DATA EXTRACT
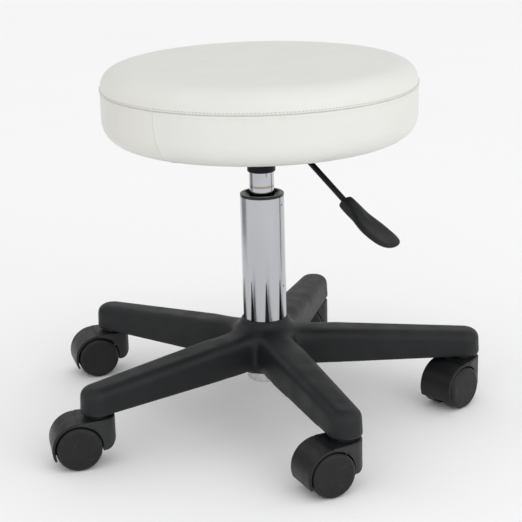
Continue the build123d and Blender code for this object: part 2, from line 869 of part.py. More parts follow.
# ================================================================ CASTERS
# one caster in its own frame: stem on the Z axis, axle towards +X
stem_flange_radius = stem_radius + 2.5
hood_top_z = arm_bottom_z - 3.0
stem_flange_top_z = arm_bottom_z - swivel_gap
stem_top_z = arm_bottom_z + stem_depth
stem_bottom_z = hood_top_z - 22.0
grip_ring_bottom_z = arm_bottom_z + 12.0
grip_ring_height = 3.0
grip_groove_radius = stem_radius - 0.9
housing_radius = arm_tip_radius - 0.7
housing_bottom_z = wheel_radius - 5.5
toe_radius = 12.0
web_end_reach = caster_trail + 10.0
tail_angle = 22.0
tail_reach = 1.2 * hood_radius
hood_boss_radius = housing_radius - 4.0
hood_boss_height = 0.8
housing_top_z = hood_top_z - hood_boss_height

caster_side = Plane(origin=(0, 0, 0), x_dir=(1, 0, 0), z_dir=(0, -1, 0))

# the stem's housing: a rounded toe in front, and sides that widen to the fender's
with BuildPart() as housing:
    with BuildSketch(caster_side):
        with BuildLine():
            Line((caster_trail, housing_top_z), (-housing_radius, housing_top_z))
            Line((-housing_radius, housing_top_z), (-housing_radius, housing_bottom_z + toe_radius))
            CenterArc(
                (toe_radius - housing_radius, housing_bottom_z + toe_radius), toe_radius, 180, 90
            )
            Line((toe_radius - housing_radius, housing_bottom_z), (caster_trail, housing_bottom_z))
            Line((caster_trail, housing_bottom_z), (caster_trail, housing_top_z))
        make_face()
    extrude(amount=hood_half_width, both=True)
    with BuildSketch(Plane.XY):
        Circle(housing_radius)
        with Locations((caster_trail, 0)):
            Rectangle(caster_trail, 2 * hood_half_width)
        make_hull()
    extrude(amount=hood_top_z, mode=Mode.INTERSECT)
    housing_top_edges = housing.faces().sort_by(Axis.Z)[-1].edges().sort_by(Axis.X)
    fillet(housing_top_edges[:-1], hood_edge_radius)

with BuildPart() as hood:
    # fender round the wheels, cut off behind and below
    with BuildSketch(caster_side):
        with Locations((caster_trail, wheel_radius)):
            Circle(hood_radius)
        with BuildLine():
            Polyline(
                (-hood_radius, housing_bottom_z),
                (web_end_reach, housing_bottom_z),
                (
                    caster_trail + tail_reach * cos(radians(tail_angle)),
                    wheel_radius - tail_reach * sin(radians(tail_angle)),
                ),
                (caster_trail + tail_reach, -hood_radius),
                (-hood_radius, -hood_radius),
                close=True,
            )
        make_face(mode=Mode.SUBTRACT)
        with Locations((-hood_radius + caster_trail / 2, wheel_radius)):
            Rectangle(2 * hood_radius, 3 * hood_radius, mode=Mode.SUBTRACT)
    extrude(amount=hood_half_width, both=True)
    fender_edges = (
        hood.edges()
        .filter_by(GeomType.CIRCLE)
        .filter_by(lambda edge: abs(abs(edge.center().Y) - hood_half_width) < 0.1)
    )
    fillet(fender_edges, hood_edge_radius)
    add(housing.part)
    # wheel spaces either side of the web
    with BuildSketch(caster_side.offset(web_half_width)):
        with Locations((caster_trail, wheel_radius)):
            Circle(wheel_radius + wheel_gap)
    extrude(amount=2 * hood_half_width, mode=Mode.SUBTRACT)
    with BuildSketch(caster_side.offset(-web_half_width)):
        with Locations((caster_trail, wheel_radius)):
            Circle(wheel_radius + wheel_gap)
    extrude(amount=-2 * hood_half_width, mode=Mode.SUBTRACT)
    # low boss round the stem, under the arm
    with BuildSketch(Plane.XY.offset(hood_top_z)):
        Circle(hood_boss_radius)
    extrude(amount=-hood_boss_height)
    # bores for the stem and the axle
    with BuildSketch(Plane.XY.offset(hood_top_z)):
        Circle(stem_radius)
    extrude(amount=-(hood_top_z - stem_bottom_z), mode=Mode.SUBTRACT)
    with BuildSketch(caster_side):
        with Locations((caster_trail, wheel_radius)):
            Circle(axle_radius)
    extrude(amount=web_half_width, both=True, mode=Mode.SUBTRACT)

stem_profile = [
    (0, stem_bottom_z),
    (stem_radius, stem_bottom_z),
    (stem_radius, hood_top_z),
    (stem_flange_radius, hood_top_z),
    (stem_flange_radius, stem_flange_top_z),
    (stem_radius, stem_flange_top_z),
    (stem_radius, grip_ring_bottom_z - running_gap),
    (grip_groove_radius, grip_ring_bottom_z - running_gap),
    (grip_groove_radius, grip_ring_bottom_z + grip_ring_height + running_gap),
    (stem_radius, grip_ring_bottom_z + grip_ring_height + running_gap),
    (stem_radius, stem_top_z - 2.0),
    (stem_radius - 2.0, stem_top_z),
    (0, stem_top_z),
]
stem_shape = turned(stem_profile)

axle_half_length = wheel_outer_face - 4.0
with BuildPart() as axle:
    with BuildSketch(caster_side):
        with Locations((caster_trail, wheel_radius)):
            Circle(axle_radius)
    extrude(amount=axle_half_length, both=True)

wheel_recess_depth = 9.0
wheel_rim_thickness = 4.5
wheel_hub_radius = 7.0


def wheel(side):
    """One wheel of a pair: a closed outer disc, hollow behind, on a blind hub."""
    inner_plane = caster_side.offset(-side * wheel_inner_face)
    width = wheel_outer_face - wheel_inner_face
    with BuildPart() as disc:
        with BuildSketch(inner_plane):
            with Locations((caster_trail, wheel_radius)):
                Circle(wheel_radius)
        extrude(amount=-side * width)
        outer = disc.faces().sort_by(Axis.Y)[-1 if side > 0 else 0]
        fillet(outer.edges(), wheel_edge_radius)
        inner = disc.faces().filter_by(GeomType.PLANE).sort_by(Axis.Y)[0 if side > 0 else -1]
        fillet(inner.edges(), 1.5)
        with BuildSketch(inner_plane):
            with Locations((caster_trail, wheel_radius)):
                Circle(wheel_radius - wheel_rim_thickness)
                Circle(wheel_hub_radius, mode=Mode.SUBTRACT)
        extrude(amount=-side * wheel_recess_depth, mode=Mode.SUBTRACT)
        with BuildSketch(inner_plane):
            with Locations((caster_trail, wheel_radius)):
                Circle(axle_radius + running_gap)
        extrude(
            amount=-side * (axle_half_length - wheel_inner_face + loose_gap), mode=Mode.SUBTRACT
        )
    return disc.part


wheel_left = wheel(1)
wheel_right = wheel(-1)

for number, heading in enumerate(caster_headings, start=1):
    arm_angle = radians(arm_angles[number - 1])
    caster_frame = Plane(
        origin=(caster_circle_radius * cos(arm_angle), caster_circle_radius * sin(arm_angle), 0),
        x_dir=(cos(radians(heading)), sin(radians(heading)), 0),
        z_dir=(0, 0, 1),
    )
    pieces = {
        "hood": hood.part,
        "stem": stem_shape,
        "axle": axle.part,
        "wheel_left": wheel_left,
        "wheel_right": wheel_right,
    }
    for piece_name, shape in pieces.items():
        with BuildPart() as placed:
            with Locations(caster_frame.location):
                add(shape)
        save(placed.part, f"caster_{number}_{piece_name}")

# spring rings that hold the stems in the base
with BuildPart() as stem_grip_rings:
    with BuildSketch(Plane.XY.offset(grip_ring_bottom_z)):
        with PolarLocations(caster_circle_radius, arm_count, start_angle=-90):
            Circle(socket_bore_radius)
            Circle(grip_groove_radius + running_gap, mode=Mode.SUBTRACT)
    extrude(amount=grip_ring_height)
save(stem_grip_rings.part, "stem_grip_rings")
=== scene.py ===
import json
import math

import bmesh
import bpy
import numpy as np
from mathutils import Matrix, Vector, noise
from mathutils.bvhtree import BVHTree


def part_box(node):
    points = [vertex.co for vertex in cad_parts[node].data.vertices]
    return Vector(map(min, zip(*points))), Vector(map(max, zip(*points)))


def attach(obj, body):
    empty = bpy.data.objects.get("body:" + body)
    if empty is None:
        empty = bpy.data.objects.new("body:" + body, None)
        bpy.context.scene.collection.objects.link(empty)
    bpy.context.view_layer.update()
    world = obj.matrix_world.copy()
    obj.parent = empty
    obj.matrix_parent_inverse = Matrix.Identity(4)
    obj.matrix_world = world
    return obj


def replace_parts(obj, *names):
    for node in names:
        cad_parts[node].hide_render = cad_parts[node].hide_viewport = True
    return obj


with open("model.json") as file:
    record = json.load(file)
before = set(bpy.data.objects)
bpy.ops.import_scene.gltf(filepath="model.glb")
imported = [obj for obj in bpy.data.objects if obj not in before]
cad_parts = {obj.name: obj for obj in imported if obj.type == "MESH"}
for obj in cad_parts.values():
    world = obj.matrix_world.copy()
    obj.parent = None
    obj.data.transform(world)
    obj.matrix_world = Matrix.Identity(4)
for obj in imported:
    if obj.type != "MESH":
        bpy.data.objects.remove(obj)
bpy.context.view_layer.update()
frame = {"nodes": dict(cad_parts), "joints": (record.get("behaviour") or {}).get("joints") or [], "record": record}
nodes = frame["nodes"]
joints = {j["name"]: j for j in frame["joints"]}

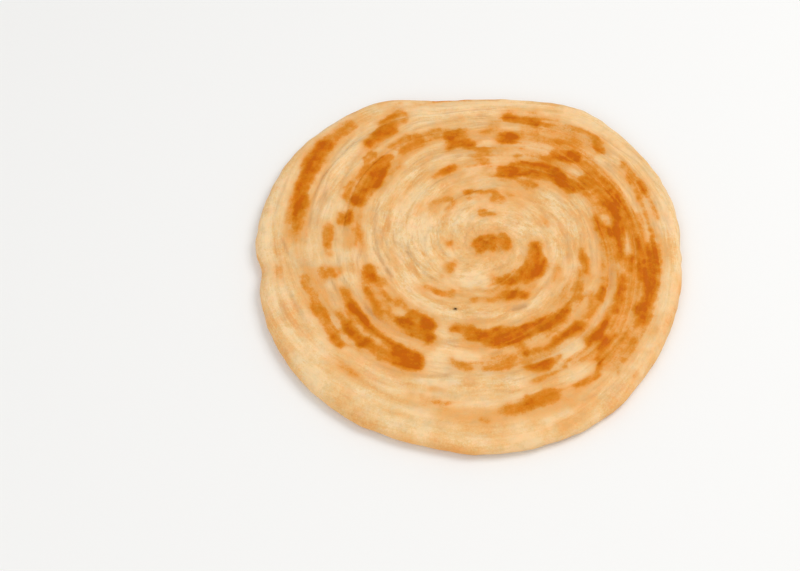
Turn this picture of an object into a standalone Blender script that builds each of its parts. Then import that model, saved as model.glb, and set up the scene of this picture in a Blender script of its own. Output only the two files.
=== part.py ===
"""Kerala parotta: a layered flatbread, coiled from a pleated sheet of dough and pressed flat.

The solid is one turned disc whose points are moved by functions of their angle about the coil's
eye and of how far out they lie. Units are metres, +Z is up, and the bread lies on Z = 0.
"""
import math

import bpy
import numpy as np

MM = 0.001
TAU = 2.0 * math.pi

# Outline: how far the rim lies from the coil's eye, every 15 degrees, anticlockwise from +X.
# The far side is pressed nearly straight, and the near side bulges.
EDGE_RADII_MM = (78.9, 80.4, 81.1, 82.0, 83.6, 80.2, 78.5, 80.5, 89.3, 92.0, 93.8, 93.6,
                 93.2, 92.7, 94.1, 94.6, 94.7, 93.8, 94.4, 92.8, 90.5, 86.1, 82.5, 80.2)
MEAN_RADIUS = 87.0 * MM
OUTLINE_EASE = 1.5              # how fast the round inner turns take on the rim's own outline

# Thickness: the crown is the middle of the bread, the shoulder is where the rim starts to round.
CROWN_HEIGHT = 7.6 * MM
SHOULDER_HEIGHT = 6.4 * MM
EDGE_HEIGHT = 2.9 * MM          # where the rim reaches furthest out
SHOULDER_AT = 0.945             # as a share of the way out to the rim
FOOT_AT = 0.93                  # outer limit of the flat underside

# Coil: pleats of the rope show as seams that wind inward, anticlockwise, from rim to eye.
SEAMS_ACROSS = 7                # seams met on the way from the rim to the eye
PLEATS_SIDE_BY_SIDE = 3         # seams that start at the rim, a third of a turn apart
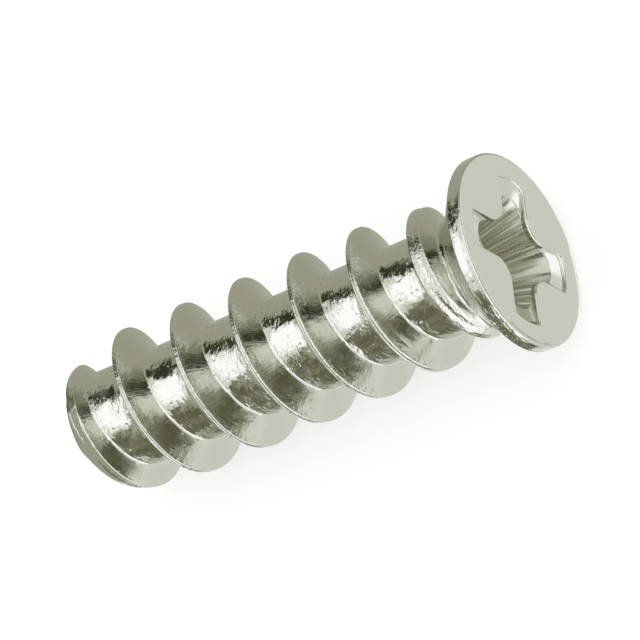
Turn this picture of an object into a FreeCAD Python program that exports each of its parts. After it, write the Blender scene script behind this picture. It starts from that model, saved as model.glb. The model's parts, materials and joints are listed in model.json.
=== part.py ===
import FreeCAD, Part
import math
import os

# Computer fan screw: one cold-headed and thread-rolled piece of steel wire.
# It is drawn upright, tip end at z = 0 and flat head at the top, and laid down at the end.
# All sizes are in millimetres and all angles in degrees.

# Whole screw
length = 15.0

# Thread: a coarse ridge rolled up from the core, cutting its own way into the fan frame
thread_diameter = 4.9
core_diameter = 3.18
pitch = 2.12
crest_land = 0.13
flank_angle = 27.0
root_height = 0.06
thread_start = 0.29

# Tip: the first turns are not full, because the wire is pointed before rolling
tip_diameter = 3.9
tip_taper = 1.63
tip_bevel = 0.12

# Run-out: the crest sinks in one long curve on its way to the head
runout_length = 3.55
runout_bow = 0.12
runout_diameter = 4.08

# Head: a thin flat disc with a plain rim, on a cone that runs down to the neck
head_diameter = 6.0
rim_height = 0.43
rim_edge_radius = 0.05
cone_height = 1.145
neck_radius = 0.25

# Cross recess, size 2: four wings that end half round below shallow lead-in ramps
recess_span = 4.58
recess_ramp_span = 3.6
recess_ramp_depth = 0.19
recess_floor_span = 2.4
recess_floor_depth = 1.75
recess_point_radius = 0.6
recess_point_depth = 0.4
wing_width = 1.17
wing_width_floor = 0.8
wing_bow = 0.1
wing_bow_deep = 0.5
wing_bow_floor = 0.3
corner_radius = 0.68
corner_radius_floor = 0.45
recess_turn = 59.0

ORIGIN = FreeCAD.Vector(0, 0, 0)
UP = FreeCAD.Vector(0, 0, 1)

crest_r = thread_diameter / 2
core_r = core_diameter / 2
head_r = head_diameter / 2
rim_z = length - rim_height
neck_z = rim_z - cone_height


def profile_point(r, z):
    """A point of a turned profile, at radius r and height z."""
    return FreeCAD.Vector(r, 0, z)


def line(a, b):
    return Part.LineSegment(a, b).toShape()


def revolve(edges):
    """The solid that a closed profile in the xz plane turns round the screw's axis."""
    face = Part.Face(Part.Wire(edges))
    return face.revolve(ORIGIN, UP, 360)


def corner_arc(before, corner, after, radius):
    """The arc that rounds a corner of a profile, with its two tangent points."""
    to_before = (before - corner).normalize()
    to_after = (after - corner).normalize()
    half = to_before.getAngle(to_after) / 2
    reach = radius / math.tan(half)
    start = corner + to_before * reach
    end = corner + to_after * reach
    bisector = (to_before + to_after).normalize()
    centre = corner + bisector * (radius / math.sin(half))
    middle = centre - bisector * radius
    return start, end, Part.Arc(start, middle, end).toShape()


def core_and_head():
    """The turned body under the thread: core, neck, underhead cone and rim."""
    axis_low = profile_point(0, 0)
    axis_high = profile_point(0, length)
    end_face = profile_point(core_r - tip_bevel, 0)
    end_edge = profile_point(core_r, tip_bevel)
    neck = profile_point(core_r, neck_z)
    rim_low = profile_point(head_r, rim_z)
    rim_high = profile_point(head_r, length)
    neck_in, neck_out, neck_round = corner_arc(end_edge, neck, rim_low, neck_radius)
    low_in, low_out, low_round = corner_arc(neck, rim_low, rim_high, rim_edge_radius)
    high_in, high_out, high_round = corner_arc(rim_low, rim_high, axis_high, rim_edge_radius)
    return revolve([
        line(axis_low, end_face),
        line(end_face, end_edge),
        line(end_edge, neck_in),
        neck_round,
        line(neck_out, low_in),
        low_round,
        line(low_out, high_in),
        high_round,
        line(high_out, axis_high),
        line(axis_high, axis_low),
    ])


def crest_envelope():
    """The turned shape that the crests reach: tip taper, full thread and run-out."""
    runout_r = runout_diameter / 2
    full_end = neck_z - runout_length
    top = neck_z + cone_height / 2
    tip_low = profile_point(tip_diameter / 2, 0)
    tip_high = profile_point(crest_r, tip_taper)
    full_high = profile_point(crest_r, full_end)
    sunk = profile_point(runout_r, neck_z)
    halfway = (full_high + sunk) * 0.5 + profile_point(runout_bow, 0)
    return revolve([
        line(profile_point(0, 0), tip_low),
        line(tip_low, tip_high),
        line(tip_high, full_high),
        Part.Arc(full_high, halfway, sunk).toShape(),
        line(sunk, profile_point(core_r, top)),
        line(profile_point(core_r, top), profile_point(0, top)),
        line(profile_point(0, top), profile_point(0, 0)),
    ])


def ridge():
    """The thread's ridge, swept up a right-hand helix, before the crests are trimmed."""
    slope = math.tan(math.radians(flank_angle))
    crest_over = crest_land / (4 * slope)
    foot_under = root_height
    foot_r = core_r + root_height
    foot_half = crest_land / 2 + (crest_r - foot_r) * slope
    low_half = foot_half + root_height + foot_under
    outline = [
        (core_r - foot_under, low_half),
        (foot_r, foot_half),
        (crest_r + crest_over, crest_land / 4),
    ]
    start_z = thread_start - 2 * pitch
    upper = [profile_point(r, start_z + half) for r, half in outline]
    lower = [profile_point(r, start_z - half) for r, half in reversed(outline)]
    helix = Part.makeLongHelix(pitch, neck_z + cone_height - start_z, core_r, 0)
    helix.translate(UP * start_z)
    sweep = Part.BRepOffsetAPI.MakePipeShell(Part.Wire(helix))
    sweep.setBiNormalMode(UP)
    sweep.add(Part.makePolygon(upper + lower + upper[:1]))
    sweep.build()
    sweep.makeSolid()
    return sweep.shape()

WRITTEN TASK
Only the lines from the one holding "# spring rings" through the one holding "obj.matrix_world = Matrix.Identity(4)" are wanted; retype them exactly.

COMPLETE ANSWER
# spring rings that hold the stems in the base
with BuildPart() as stem_grip_rings:
    with BuildSketch(Plane.XY.offset(grip_ring_bottom_z)):
        with PolarLocations(caster_circle_radius, arm_count, start_angle=-90):
            Circle(socket_bore_radius)
            Circle(grip_groove_radius + running_gap, mode=Mode.SUBTRACT)
    extrude(amount=grip_ring_height)
save(stem_grip_rings.part, "stem_grip_rings")
=== scene.py ===
import json
import math

import bmesh
import bpy
import numpy as np
from mathutils import Matrix, Vector, noise
from mathutils.bvhtree import BVHTree


def part_box(node):
    points = [vertex.co for vertex in cad_parts[node].data.vertices]
    return Vector(map(min, zip(*points))), Vector(map(max, zip(*points)))


def attach(obj, body):
    empty = bpy.data.objects.get("body:" + body)
    if empty is None:
        empty = bpy.data.objects.new("body:" + body, None)
        bpy.context.scene.collection.objects.link(empty)
    bpy.context.view_layer.update()
    world = obj.matrix_world.copy()
    obj.parent = empty
    obj.matrix_parent_inverse = Matrix.Identity(4)
    obj.matrix_world = world
    return obj


def replace_parts(obj, *names):
    for node in names:
        cad_parts[node].hide_render = cad_parts[node].hide_viewport = True
    return obj


with open("model.json") as file:
    record = json.load(file)
before = set(bpy.data.objects)
bpy.ops.import_scene.gltf(filepath="model.glb")
imported = [obj for obj in bpy.data.objects if obj not in before]
cad_parts = {obj.name: obj for obj in imported if obj.type == "MESH"}
for obj in cad_parts.values():
    world = obj.matrix_world.copy()
    obj.parent = None
    obj.data.transform(world)
    obj.matrix_world = Matrix.Identity(4)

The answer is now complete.